Damn, it happened again. Ten years after the internet bubble ballooned, then burst, we're left to pick up our shattered portfolios from another cycle of hope, anxiety and regret. To make matters worse, our own actions added insult to the injury inflicted by the catastrophic bear market that ended last March.
By buying high and selling low, mutual fund investors, for instance, lost $42 billion more than they should have during the 12-month period that ended last May, estimates The Hulbert Financial Digest. (In a similar vein, columnist Russel Kinnel tells us that the typical investor earns far less than funds' reported returns.)
How could this have happened? The simple answer is that emotion, not logic, usually rules our investing habits. In many ways we're predisposed not just to buy high and sell low, but to cling to losing investments we should sell, ignore threats to our wealth and follow the investing herd off a cliff again and again.
These tendencies are now well documented in the burgeoning fields of investor psychology and behavioral finance. Scholars in both disciplines are arriving at a new understanding of how humans make decisions. For instance, in the bestseller Nudge: Improving Decisions About Health, Wealth and Happiness, authors Richard Thaler and Cass Sunstein say long-held assumptions that people "think like Albert Einstein, store as much memory as IBM's Big Blue and exercise the willpower of Mahatma Gandhi" are falling by the wayside. To help people, including investors, make better choices, we have to understand and embrace our emotions and predilections, say the authors, and figure out how to avoid becoming our own worst enemy.
But just recognizing our mental kinks won't help us undo them, experts say. "I don't believe it's possible to change behavior that's really hard-wired into our biology," says Andrew Lo, director of the Massachusetts Institute of Technology Laboratory for Financial Engineering. But "Homo sapiens can do what we've always done: adapt. We don't have wings, but we can fly. So we develop tools to protect ourselves from these emotional shortcomings."
The silver lining to the recent bear market is that painful experiences remain in our memories for a long time and provide lessons for the future. So let's review the past few years through the eyes of experts in investor psychology and behavioral finance, studying events not as a financial roller coaster, but rather as an emotional one.
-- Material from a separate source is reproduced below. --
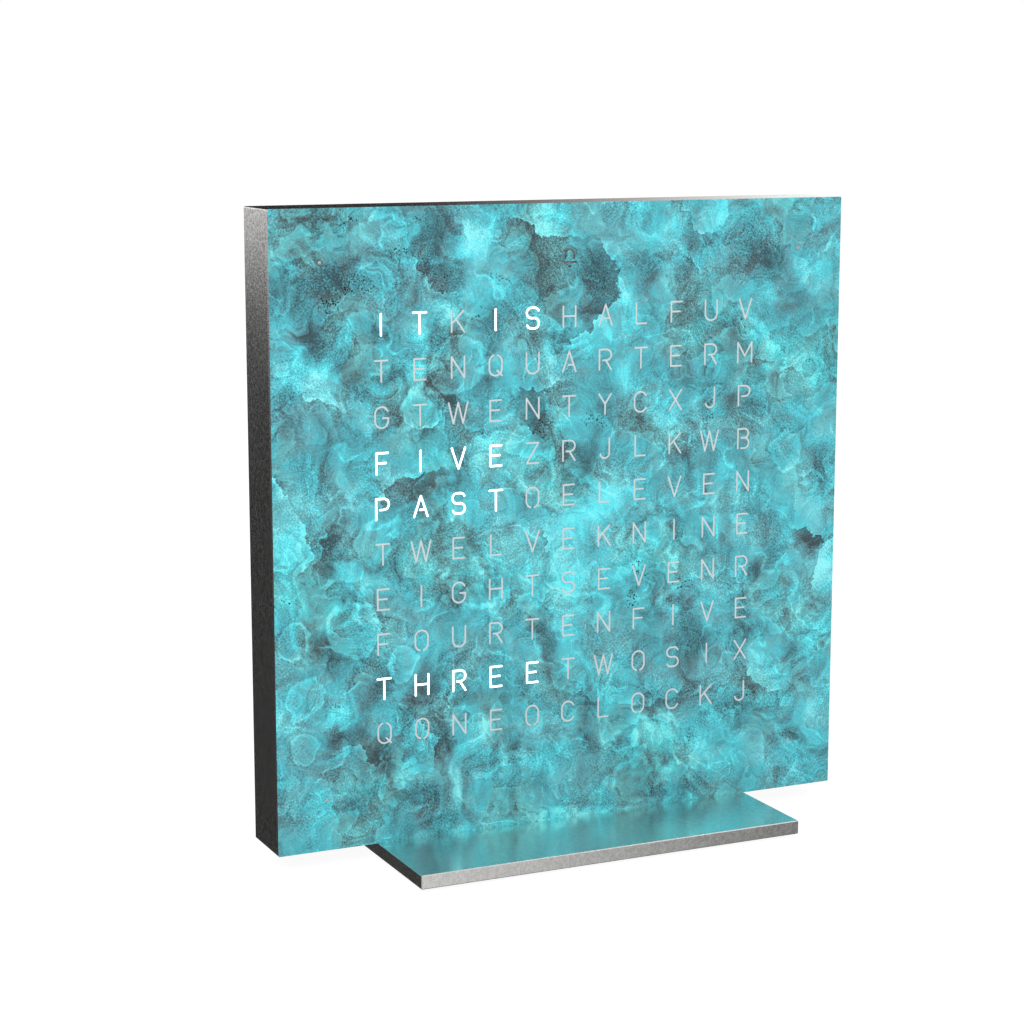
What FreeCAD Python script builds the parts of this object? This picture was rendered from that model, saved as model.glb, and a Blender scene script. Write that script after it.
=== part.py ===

Humans are wired to organize facts around stories. The Internet bubble was fueled by a fable that the Web would lead to an unending explosion of commerce. The explosion in real estate speculation that began in the early 2000s was firmly built on the same kind of fiction. Stories of people getting rich as property prices rose year after year "replicated and spread like thought viruses," says Robert Shiller, the Yale economist who warned of the Internet and real estate bubbles in different editions of his book Irrational Exuberance. Such tales instill confidence in people and inspire them to move fast to get rich themselves.
These stories proliferate even when they fly in the face of facts. That's because we tend to look only for facts that support our story, something called confirmation bias. So, for instance, real estate prices in Las Vegas and Phoenix rose at double-digit rates, as if land in those Sun Belt cities was a scarce commodity. The desire to cash in on the property boom ignored "obvious facts," says Thaler, such as a virtually "infinite supply of land" that facilitated an abundant supply of homes.
So think back to 2006. Real estate is on fire, the stock market is doing pretty well, and both investments look like sure bets. That's about the time the dangerous psychological juju started kicking in. Greg Davies, head of behavioral finance for Barclays Wealth, the London-based financial-services giant, says investors fell victim to the recency effect and began to lose their sense of caution because they'd known nothing but gains for several years.
As a result of the recency effect, says Davies, "what's most recent in our minds stands out." For instance, "if investments have been going up for a while, I start seeing them as less risky. I start thinking, Well, my budget for risky investments isn't full -- I can put more in there."
As investors pile in and the markets continue to rise, herd behavior and regret drive our actions. One consequence of herd behavior is that it makes us think something is safe because it seems safe if everyone is doing it. And regret causes those who can't stand being left out to jump in.